Southwestern offers scholarships and financial aid programs to assist students from all backgrounds and financial need. The Wildman/Schumacher Scholarship Program provides up to full tuition renewable awards for entering students with exceptional leadership qualities and academic potential. Students from traditionally underrepresented groups are also encouraged to apply for other scholarships with specific criteria established by the donors, such as:
- Scholarships awarded to minority students (e.g., Bernard Burch Memorial Scholarship Fund, the Hon. Nate Holden Scholarship Fund)
- Scholarships awarded to women law students (e.g., Nancy H. Newman Memorial Scholarship Fund, Esther Harris Scholarship Endowment Fund, Molly Dilman Zimring Memorial Scholarship Endowment Fund)
- Scholarships awarded to students of particular ethnicities (e.g., Sarah Kim Scholarship Fund for Korean-American students; Eileen Camillo Cochran/The California Women Lawyers Association Memorial Scholarship Endowment Fund for women law students of Italian-American descent; Dino Hirsch Memorial Scholarship Endowment Fund for Hispanic law students; Justice Arleigh M. Woods Scholarship Endowment Fund for African-American students; and Robert and Gloria Devitch Scholarship Fund for Mexican-American students)
- Scholarships awarded to gay, lesbian, and bisexual law students (e.g., the Gay, Lesbian, and Bisexual Law Students Association Scholarship Fund, the Greener/McAllister Public Interest Grant)
Additionally, Southwestern assists students with applications for outside scholarships, such as the MALDEF Scholarship Program sponsored by the Mexican-American Legal Defense and Education Fund, the Mexican American Bar Foundation scholarships, the Los Angeles County Bar Association Minority Scholarship Fund, the Beverly Hills Bar Association Foundation Scholarship Fund for minority law students, the Japanese American Bar Association Education Foundation, and the Southern California Chinese Lawyers Association Scholarship, among others. As one example, $75,000 in scholarships was awarded to outstanding law students of Latino heritage at the 16th Annual Scholarship and Awards Gala of the Mexican American Bar Foundation, and of the 15 students chosen, a record eight scholarships were awarded to Southwestern students.
As part of the recruiting calendar of events, Southwestern sends representatives to graduate school fairs and other activities around the country geared toward traditionally underrepresented students. Special attention is given to Historically Black Colleges and Universities, and HACU member institutions. The Admissions Office also encourages diverse groups of prospective students to visit Southwestern through a series of Open House programs and works with the Dean of Students and Diversity Affairs as well as officers of minority student organizations including the Black Law Students Association, the Latino Law Students Association, and the Asian-Pacific-American Law Students Association in coordinating myriad outreach programs and on-campus events.
In the review of applications, the Admissions Committee critically considers each candidates' significant work experience, upward trends in UGPA, the strength of the personal statement, letters of recommendation, overcoming a disadvantaged background and other life experience factors which would demonstrate the ability and motivation to succeed in law school.

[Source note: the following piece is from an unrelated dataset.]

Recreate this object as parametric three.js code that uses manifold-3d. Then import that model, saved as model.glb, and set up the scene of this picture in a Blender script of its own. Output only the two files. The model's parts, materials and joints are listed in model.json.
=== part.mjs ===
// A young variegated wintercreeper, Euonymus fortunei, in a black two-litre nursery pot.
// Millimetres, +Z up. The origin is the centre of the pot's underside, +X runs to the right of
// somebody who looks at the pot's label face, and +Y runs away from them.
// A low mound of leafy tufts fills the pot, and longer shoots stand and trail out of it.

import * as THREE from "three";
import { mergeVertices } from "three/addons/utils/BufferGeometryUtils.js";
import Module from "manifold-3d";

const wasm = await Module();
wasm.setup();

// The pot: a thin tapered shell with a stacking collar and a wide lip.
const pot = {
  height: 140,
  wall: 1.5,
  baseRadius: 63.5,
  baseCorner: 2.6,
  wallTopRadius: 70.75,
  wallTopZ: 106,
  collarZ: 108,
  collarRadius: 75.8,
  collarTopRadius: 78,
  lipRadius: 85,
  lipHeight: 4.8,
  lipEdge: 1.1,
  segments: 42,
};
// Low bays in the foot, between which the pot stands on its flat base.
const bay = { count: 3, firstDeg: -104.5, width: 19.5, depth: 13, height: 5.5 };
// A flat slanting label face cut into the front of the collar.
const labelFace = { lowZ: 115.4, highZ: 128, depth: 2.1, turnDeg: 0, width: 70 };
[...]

Participation in Pipeline Initiatives
Southwestern is involved in various Pipeline initiatives in California and beyond to encourage youth from underrepresented communities to pursue careers in the law. These include the Legal Education Action Program (LEAP) with the Hispanic National Bar Association's Legal Education Fund, the Southern California Legal Diversity Pipeline Coalition, the Los Angeles County Bar Association Diversity Summit, Wingspread and the California State Bar efforts to ensure that those at each level within the pipeline are being sufficiently identified, trained and mentored. The law school has also developed Pipeline programs in partnership with the Los Angeles Public Defender's Office, Los Angeles Unified School District (LAUSD) and the Constitutional Rights Foundation, among other entities.
Outreach to Local Public Schools
Over the years, student groups, faculty and administrators at Southwestern have created programs and activities to encourage local inner city primary, secondary, and community college students to pursue higher education in general and to consider law school.
Southwestern regularly hosts students and faculty from Dorsey High School and Los Angeles City College as well as middle schools. As part of the program, co-sponsored by the Student Bar Association and groups such as the Latino and Black Law Students Associations, law students present a mock trial demonstration or client negotiation problem in the law school's Julian C. Dixon Courtroom, followed by discussions about higher education and opportunities in the legal profession. Southwestern students also serve as counselors in the Teen Court Program.
One of the most rewarding ways Southwestern students have become involved in the community is through the law school's 20+ year association with Hoover Elementary School. The outreach efforts at Hoover are designed to help local disadvantaged youngsters gain a better understanding of the legal system, as well as develop a sense of responsibility and desire to continue their education. Law students conduct ADR exercises at the Hoover campus, and mock trial and criminal law discussions at the law school for fifth graders from this local school that has the largest minority student population in the region. Southwestern students also connect with Hoover children and families beyond just law-related programs. For example, the Latino Law Students Association sponsors annual food, clothing and holiday toy drives, the latter of which provides the 1,000+ students at Hoover with the only holiday gift many of them will receive.